Operating System Version Minimum Disk Space Recommended Disk Space RAM Other Parameters
Windows Windows 11 64GB 128GB 4GB UEFI mode, TPM 2.0
Windows Windows 10 32GB 64GB 2GB MBR or UEFI mode
Windows Windows 8/8.1 16GB 20GB 2GB MBR or UEFI mode
Windows Windows 7 16GB 20GB 1GB MBR mode
Linux Ubuntu 22.04 8GB 25GB 2GB Internet connection for updates
Linux Ubuntu 20.04 4GB 25GB 1GB Internet connection for updates
Linux Debian 11 2GB 10GB 512MB Supports multiple architectures
Linux CentOS 8 5GB 10GB 1GB Based on Red Hat Enterprise Linux

3. Is there enough room for growth?

Getting more space than you need to start with is always a good move. Storage needs often grow over time with continued usage, and you want to avoid migrating to a new SSD later on due to a lack of sufficient storage. Leaving storage space of at least 25-50% free space on the drive is recommended.

Here are the step-by-step instructions on how to add an additional SSD drive to a computer:

Follow these steps carefully and the additional SSD will be ready to use as added storage space or even as the primary boot drive. Make sure to back up important data first.

4. Consider cost

Larger SSDs come with higher price tags. Prioritize capacity for your OS, apps, and essential files first, then weigh the cost vs. benefit of the large SSDs for secondary data storage. An external HDD may be more cost-effective for media files and backups.
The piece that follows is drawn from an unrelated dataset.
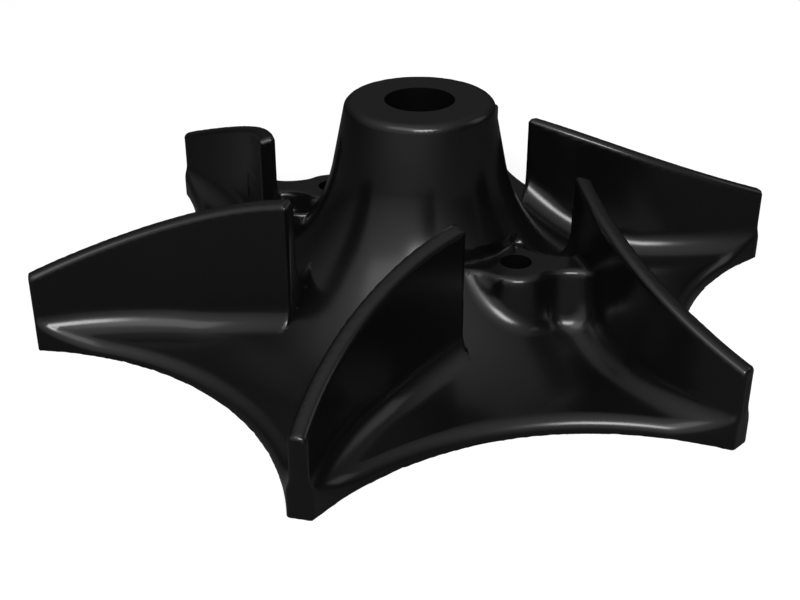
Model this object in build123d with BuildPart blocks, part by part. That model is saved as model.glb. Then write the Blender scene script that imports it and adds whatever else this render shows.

SSD NAND Type Read Speed Write Speed IOPS Price (USD/GB)
TLC 3D NAND 560MB/s 510MB/s 95K 0.22
QLC 3D NAND 540MB/s 480MB/s 75K 0.15
MLC 3D NAND 560MB/s 530MB/s 100K 0.37
SLC 3D NAND 580MB/s 560MB/s 120K 0.52
NVMe PCIe 3D TLC 3500MB/s 3000MB/s 500K 0.37
NVMe PCIe 4.0 TLC 5000MB/s 4400MB/s 800K 0.45

This table compares the price and performance of different 3D NAND chips like TLC, QLC, MLC, SLC, as well as PCIe NVMe interface chips.

TLC 3D NAND offers the best value as mainstream consumer-grade chips. SLC has the highest performance but also price. PCIe NVMe chips have significantly higher read/write speeds and IOPS compared to SATA interface.

Selecting different SSD NAND types based on actual needs and budget can achieve optimal price/performance ratio.


Q. How long will my SSD last?

SSDs are a familiar technology. They have recently become popular, so we need years of data to back up the answer. However, the average estimated lifespan of an SSD is around ten years, a step up from the five-year estimation of HDDs

Here are some common FAQs about how much SSD storage you need:

Q. How much SSD space do I need for essential use?

For light general use like web browsing, email, document writing, etc., a 128GB to 256GB SSD is usually enough. The operating system and programs will take up at most 50GB, leaving plenty of room for some files.

Q. How much SSD space do I need for gaming?

For gaming computers, a 512GB SSD is recommended at a minimum. Games can take up over 100GB per title for modern games. A 1TB or larger SSD will provide plenty of space for a healthy game library.

Q. Can I use an external SSD rather than an internal one?

External SSDs connect via USB, which is a slower interface. Internal SSDs connect via SATA for your PC's full speed. But for non-demanding uses like extra storage, external SSDs work great.

Q. Should I get one large SSD or two smaller ones?

One large SSD is preferable for simplicity. But two smaller SSDs in a RAID 0 configuration can offer enhanced speed and capacity. Consider your budget and performance needs.


SSDs have become very popular due to their reliability and speed. A 120GB -250GB SSD is a good starting point for most average users using their computers for web browsing, email, social media, and office work. Intermediate users who engage in demanding tasks like photo editing, video editing, or streaming will need a larger SSD of 500 GB or 1TB. Heavy Gamers and professionals may want a 2TB or larger capacity. It is crucial, therefore, to assess your specific needs based on your OS, software, and file storage requirements. With SSD prices declining over time, buying more capacity than you need today for greater flexibility down the road makes sense. I hope this article has helped you make an informed decision about how much SSD  you need.